GM. Unpopular fact: The UTXO set isn't actually stored in RAM. It's stored in a database, the MOST ACTIVE PARTS of which is cached in memory. The other stuff just hangs around on mass storage. So the spam is mostly polluting your drive, plus it adds to initial block download time because its signatures have to be verified, plus some metadata, some of it will be in RAM, to manage the larger database size. But that's tiny.
So UTxO bloat is essentially not really an issue?
At least not in the way it is commonly portrayed. Increasing IBD time *is* bad (reduces the number of peers willing to start or re-start running a node). As is increased bandwidth use (especially in internet-third-world countries where data is metered / slow) and to some degree, so is increased database size. But it's certainly not like any node is going to overflow with out-of-memory errors because of spam.
Thanks for clarifying.
Exactly. Spamming UTXO set will cause more frequent dumping of RAM cache to disk which takes a long time…I don’t have a numerical estimate but you can estimate it yourself…try repeatedly halving the value of dbcache= in bitcoin.conf and time how long each run takes for initial block download…start at dbcache = 90% of your RAM…I’d bet you’d see a increase in sync time below a certain level and minimal improvement in sync time above a certain level of dbcache.
It's still Significantly worse than using an OP_Return, right?
Yes, because OP_RETURN outputs are provably unspendable and thus do not enter the UTXO dataset at all. After all, the U in UTXO stands for "unspent", and if something cannot be spent, then it doesn't need to be in an "unspent" pool.
It still increases disk and bandwidth requirements though. Your node can't simply "forget" the OP_RETURN data, as that data is still required to verify the block header hash, and to serve the blockchain to other nodes during IBD.

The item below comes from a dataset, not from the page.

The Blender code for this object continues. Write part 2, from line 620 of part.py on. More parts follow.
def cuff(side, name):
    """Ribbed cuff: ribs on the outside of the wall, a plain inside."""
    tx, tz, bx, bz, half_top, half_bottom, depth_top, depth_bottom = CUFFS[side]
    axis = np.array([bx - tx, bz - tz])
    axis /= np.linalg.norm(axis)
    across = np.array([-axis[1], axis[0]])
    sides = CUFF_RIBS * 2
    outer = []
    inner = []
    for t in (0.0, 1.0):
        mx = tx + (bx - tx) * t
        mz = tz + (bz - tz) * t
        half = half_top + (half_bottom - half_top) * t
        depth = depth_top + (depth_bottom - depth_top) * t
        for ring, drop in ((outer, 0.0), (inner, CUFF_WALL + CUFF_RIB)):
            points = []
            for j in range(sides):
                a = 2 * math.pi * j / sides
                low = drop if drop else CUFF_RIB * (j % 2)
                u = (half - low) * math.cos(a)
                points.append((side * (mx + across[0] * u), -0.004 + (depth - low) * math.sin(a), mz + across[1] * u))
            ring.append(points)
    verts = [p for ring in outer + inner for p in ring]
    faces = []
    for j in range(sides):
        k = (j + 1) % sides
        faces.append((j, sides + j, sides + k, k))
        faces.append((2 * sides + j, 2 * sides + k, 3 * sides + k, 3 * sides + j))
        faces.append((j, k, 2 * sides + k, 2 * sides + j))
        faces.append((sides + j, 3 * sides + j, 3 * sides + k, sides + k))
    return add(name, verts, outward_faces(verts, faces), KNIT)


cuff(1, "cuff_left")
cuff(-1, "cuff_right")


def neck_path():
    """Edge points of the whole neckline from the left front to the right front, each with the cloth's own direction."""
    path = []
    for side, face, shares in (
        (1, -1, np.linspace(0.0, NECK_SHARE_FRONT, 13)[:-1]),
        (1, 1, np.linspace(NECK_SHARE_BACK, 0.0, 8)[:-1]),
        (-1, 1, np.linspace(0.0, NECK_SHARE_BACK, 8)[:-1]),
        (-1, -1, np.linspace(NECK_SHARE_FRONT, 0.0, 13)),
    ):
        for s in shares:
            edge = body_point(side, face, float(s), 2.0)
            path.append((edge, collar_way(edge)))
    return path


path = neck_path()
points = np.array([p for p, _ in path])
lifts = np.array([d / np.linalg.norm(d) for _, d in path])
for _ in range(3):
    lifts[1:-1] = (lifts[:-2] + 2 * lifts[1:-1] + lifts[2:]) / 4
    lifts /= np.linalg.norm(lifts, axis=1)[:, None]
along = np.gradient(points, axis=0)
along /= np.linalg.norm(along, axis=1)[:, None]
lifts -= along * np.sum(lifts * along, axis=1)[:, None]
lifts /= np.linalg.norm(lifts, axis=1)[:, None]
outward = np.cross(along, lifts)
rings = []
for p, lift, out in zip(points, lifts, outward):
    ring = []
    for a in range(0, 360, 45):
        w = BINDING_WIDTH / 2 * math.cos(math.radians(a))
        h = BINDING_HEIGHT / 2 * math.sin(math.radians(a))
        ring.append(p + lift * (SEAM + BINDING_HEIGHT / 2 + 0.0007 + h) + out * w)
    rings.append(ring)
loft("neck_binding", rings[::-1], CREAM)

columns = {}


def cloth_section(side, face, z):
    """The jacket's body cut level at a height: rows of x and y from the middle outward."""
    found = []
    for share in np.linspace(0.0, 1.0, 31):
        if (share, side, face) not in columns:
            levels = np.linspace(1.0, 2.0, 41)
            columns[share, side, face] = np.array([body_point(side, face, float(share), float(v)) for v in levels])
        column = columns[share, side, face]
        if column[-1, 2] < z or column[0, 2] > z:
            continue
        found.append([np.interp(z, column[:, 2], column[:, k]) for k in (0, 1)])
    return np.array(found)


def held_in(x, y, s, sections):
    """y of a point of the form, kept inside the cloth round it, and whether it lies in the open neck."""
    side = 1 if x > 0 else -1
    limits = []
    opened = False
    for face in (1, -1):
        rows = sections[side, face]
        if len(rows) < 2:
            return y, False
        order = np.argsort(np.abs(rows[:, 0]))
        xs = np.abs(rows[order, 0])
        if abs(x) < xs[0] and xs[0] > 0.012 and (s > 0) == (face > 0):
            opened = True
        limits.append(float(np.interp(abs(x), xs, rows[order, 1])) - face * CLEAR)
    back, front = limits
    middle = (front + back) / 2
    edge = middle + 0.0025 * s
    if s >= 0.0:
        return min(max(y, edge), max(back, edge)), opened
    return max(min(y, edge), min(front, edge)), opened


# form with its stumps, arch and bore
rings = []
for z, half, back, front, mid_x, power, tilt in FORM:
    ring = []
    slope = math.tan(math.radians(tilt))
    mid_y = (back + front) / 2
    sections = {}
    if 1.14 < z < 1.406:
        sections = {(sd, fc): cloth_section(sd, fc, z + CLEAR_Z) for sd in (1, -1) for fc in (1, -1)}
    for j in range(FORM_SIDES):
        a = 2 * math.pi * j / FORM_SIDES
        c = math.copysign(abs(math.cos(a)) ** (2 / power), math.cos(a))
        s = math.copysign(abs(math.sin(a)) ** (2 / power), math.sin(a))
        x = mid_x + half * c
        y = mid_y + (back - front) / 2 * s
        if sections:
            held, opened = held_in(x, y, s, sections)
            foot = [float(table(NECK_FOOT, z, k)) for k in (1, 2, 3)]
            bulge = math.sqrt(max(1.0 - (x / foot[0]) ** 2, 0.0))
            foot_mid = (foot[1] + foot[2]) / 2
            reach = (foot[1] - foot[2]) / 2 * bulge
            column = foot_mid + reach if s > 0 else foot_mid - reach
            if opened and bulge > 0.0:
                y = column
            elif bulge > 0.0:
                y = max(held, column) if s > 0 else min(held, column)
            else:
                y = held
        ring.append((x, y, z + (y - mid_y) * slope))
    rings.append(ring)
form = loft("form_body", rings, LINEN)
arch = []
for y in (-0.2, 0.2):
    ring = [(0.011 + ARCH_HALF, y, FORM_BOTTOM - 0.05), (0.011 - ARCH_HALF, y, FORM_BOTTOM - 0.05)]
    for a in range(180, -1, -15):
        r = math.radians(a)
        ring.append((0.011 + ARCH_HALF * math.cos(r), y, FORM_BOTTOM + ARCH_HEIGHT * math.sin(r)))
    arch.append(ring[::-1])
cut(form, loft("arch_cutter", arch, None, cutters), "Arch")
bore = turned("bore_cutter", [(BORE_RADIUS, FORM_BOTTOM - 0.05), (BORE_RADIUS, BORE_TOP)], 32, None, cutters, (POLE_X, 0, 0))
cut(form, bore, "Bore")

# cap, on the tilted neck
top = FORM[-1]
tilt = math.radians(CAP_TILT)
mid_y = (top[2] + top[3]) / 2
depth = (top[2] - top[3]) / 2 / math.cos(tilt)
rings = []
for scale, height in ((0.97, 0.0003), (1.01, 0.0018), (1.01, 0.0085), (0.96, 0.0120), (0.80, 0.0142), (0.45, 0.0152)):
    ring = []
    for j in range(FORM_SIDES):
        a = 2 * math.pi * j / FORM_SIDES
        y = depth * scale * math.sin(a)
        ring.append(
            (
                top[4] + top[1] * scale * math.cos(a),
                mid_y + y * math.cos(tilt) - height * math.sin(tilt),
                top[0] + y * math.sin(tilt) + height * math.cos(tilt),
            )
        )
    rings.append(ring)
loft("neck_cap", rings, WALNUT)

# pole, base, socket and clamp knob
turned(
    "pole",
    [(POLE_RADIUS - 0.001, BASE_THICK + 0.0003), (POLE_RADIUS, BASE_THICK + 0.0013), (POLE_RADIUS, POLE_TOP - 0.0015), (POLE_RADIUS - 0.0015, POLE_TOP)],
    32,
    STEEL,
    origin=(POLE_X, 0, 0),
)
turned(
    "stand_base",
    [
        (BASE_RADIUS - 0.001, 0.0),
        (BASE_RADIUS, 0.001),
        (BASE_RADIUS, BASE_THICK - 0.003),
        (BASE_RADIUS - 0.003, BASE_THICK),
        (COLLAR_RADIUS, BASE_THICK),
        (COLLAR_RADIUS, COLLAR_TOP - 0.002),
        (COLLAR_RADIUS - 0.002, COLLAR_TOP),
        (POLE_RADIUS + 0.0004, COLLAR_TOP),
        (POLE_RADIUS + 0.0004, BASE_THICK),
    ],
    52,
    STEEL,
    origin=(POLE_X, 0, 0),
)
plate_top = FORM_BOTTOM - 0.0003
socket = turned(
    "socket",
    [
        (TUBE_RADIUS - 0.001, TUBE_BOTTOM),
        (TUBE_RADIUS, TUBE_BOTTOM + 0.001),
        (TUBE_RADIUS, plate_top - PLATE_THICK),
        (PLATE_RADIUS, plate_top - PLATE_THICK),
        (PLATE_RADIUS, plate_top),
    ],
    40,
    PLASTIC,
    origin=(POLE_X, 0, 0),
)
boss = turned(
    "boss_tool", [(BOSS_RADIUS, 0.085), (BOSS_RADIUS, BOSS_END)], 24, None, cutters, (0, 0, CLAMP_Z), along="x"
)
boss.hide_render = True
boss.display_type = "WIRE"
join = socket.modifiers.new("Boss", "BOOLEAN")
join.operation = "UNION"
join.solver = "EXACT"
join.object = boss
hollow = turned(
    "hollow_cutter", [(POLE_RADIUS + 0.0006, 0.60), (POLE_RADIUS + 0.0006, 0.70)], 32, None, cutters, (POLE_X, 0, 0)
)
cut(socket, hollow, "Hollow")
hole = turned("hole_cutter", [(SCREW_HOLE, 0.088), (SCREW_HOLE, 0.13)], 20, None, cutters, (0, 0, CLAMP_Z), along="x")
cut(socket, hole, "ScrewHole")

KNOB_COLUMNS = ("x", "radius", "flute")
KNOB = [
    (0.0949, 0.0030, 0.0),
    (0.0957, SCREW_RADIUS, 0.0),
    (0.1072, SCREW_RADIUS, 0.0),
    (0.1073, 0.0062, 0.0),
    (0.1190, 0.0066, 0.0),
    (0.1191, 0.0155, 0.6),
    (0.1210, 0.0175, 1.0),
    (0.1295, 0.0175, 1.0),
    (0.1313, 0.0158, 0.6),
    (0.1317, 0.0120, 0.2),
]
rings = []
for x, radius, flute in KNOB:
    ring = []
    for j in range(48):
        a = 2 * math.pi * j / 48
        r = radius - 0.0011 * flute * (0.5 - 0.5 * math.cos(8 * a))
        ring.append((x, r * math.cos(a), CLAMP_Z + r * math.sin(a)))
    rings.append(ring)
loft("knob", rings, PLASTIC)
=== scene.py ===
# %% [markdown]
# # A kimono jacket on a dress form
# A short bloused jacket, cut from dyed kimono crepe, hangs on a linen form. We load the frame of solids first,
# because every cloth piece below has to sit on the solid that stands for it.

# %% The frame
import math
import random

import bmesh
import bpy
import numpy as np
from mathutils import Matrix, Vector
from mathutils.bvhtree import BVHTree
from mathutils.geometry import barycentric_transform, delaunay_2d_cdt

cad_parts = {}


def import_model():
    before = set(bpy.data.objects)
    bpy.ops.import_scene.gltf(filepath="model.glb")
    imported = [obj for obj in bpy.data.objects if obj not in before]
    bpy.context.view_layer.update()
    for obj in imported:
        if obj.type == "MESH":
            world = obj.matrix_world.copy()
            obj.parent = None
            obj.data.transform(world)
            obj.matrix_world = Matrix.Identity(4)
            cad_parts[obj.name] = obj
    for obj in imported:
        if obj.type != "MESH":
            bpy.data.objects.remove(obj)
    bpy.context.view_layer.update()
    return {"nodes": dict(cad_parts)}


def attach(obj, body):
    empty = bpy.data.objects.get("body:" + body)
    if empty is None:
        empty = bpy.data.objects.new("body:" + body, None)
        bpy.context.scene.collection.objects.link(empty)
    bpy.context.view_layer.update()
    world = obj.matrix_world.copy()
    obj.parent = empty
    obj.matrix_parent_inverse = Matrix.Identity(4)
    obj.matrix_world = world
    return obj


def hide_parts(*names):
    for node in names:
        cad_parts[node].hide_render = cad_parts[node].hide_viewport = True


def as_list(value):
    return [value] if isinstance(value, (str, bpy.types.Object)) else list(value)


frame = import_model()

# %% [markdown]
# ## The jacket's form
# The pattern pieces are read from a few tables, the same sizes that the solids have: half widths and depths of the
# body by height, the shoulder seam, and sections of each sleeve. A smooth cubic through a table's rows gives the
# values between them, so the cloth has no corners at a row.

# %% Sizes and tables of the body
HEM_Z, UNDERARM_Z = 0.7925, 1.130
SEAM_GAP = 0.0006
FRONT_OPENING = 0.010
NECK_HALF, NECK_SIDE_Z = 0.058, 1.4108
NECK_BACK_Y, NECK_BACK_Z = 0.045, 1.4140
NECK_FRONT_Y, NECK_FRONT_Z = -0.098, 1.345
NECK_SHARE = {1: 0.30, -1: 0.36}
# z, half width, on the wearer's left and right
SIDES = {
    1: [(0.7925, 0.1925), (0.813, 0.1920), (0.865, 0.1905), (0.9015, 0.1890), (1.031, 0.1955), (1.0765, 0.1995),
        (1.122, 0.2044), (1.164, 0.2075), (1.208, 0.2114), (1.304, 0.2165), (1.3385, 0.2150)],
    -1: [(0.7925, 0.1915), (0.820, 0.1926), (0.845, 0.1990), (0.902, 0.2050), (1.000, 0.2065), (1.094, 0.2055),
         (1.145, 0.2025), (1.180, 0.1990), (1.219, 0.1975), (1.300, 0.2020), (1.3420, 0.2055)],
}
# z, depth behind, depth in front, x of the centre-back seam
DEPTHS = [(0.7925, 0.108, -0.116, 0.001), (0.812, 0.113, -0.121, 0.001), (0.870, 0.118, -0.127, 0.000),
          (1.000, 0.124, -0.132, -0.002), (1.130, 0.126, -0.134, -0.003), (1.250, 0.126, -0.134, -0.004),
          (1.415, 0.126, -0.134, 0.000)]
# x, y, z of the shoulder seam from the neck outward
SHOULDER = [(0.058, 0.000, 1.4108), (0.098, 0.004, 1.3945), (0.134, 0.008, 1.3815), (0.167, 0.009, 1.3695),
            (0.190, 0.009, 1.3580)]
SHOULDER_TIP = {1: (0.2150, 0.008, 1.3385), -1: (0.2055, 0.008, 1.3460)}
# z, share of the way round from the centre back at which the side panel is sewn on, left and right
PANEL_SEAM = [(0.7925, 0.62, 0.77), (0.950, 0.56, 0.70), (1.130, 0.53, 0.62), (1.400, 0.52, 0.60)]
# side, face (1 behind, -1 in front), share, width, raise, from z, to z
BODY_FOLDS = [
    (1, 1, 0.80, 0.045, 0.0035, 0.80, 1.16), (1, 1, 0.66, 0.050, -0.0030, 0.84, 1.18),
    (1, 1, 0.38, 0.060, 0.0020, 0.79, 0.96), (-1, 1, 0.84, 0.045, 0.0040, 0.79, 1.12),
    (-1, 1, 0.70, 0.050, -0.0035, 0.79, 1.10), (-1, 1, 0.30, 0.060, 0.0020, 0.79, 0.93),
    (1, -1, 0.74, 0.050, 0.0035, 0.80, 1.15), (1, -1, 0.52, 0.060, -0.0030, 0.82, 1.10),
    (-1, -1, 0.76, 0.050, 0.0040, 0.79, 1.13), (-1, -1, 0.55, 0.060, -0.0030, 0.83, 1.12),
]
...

For bootstrapping a new node, teired storage allowing spammy transactions to stay on disk and not cached in RAM will fix the UTXO set bloat problem encountered during IBD.
Fact check: mostly false ❎
The performance bottle neck as applied to UTXO set occurs during IBD. Validating an incoming block immediately after rebooting your computer would happen before RAM cache of UTXO set would be made. But this has negligible effect on anything other than Initial Block Download.
Not sure what you're trying to say here, tbh.
That's (essentially) what the the BCash guys said in 2017, lol
Kinda, yeah. But moar ram isn’t the answer. Or at least it’s not the smartest answer.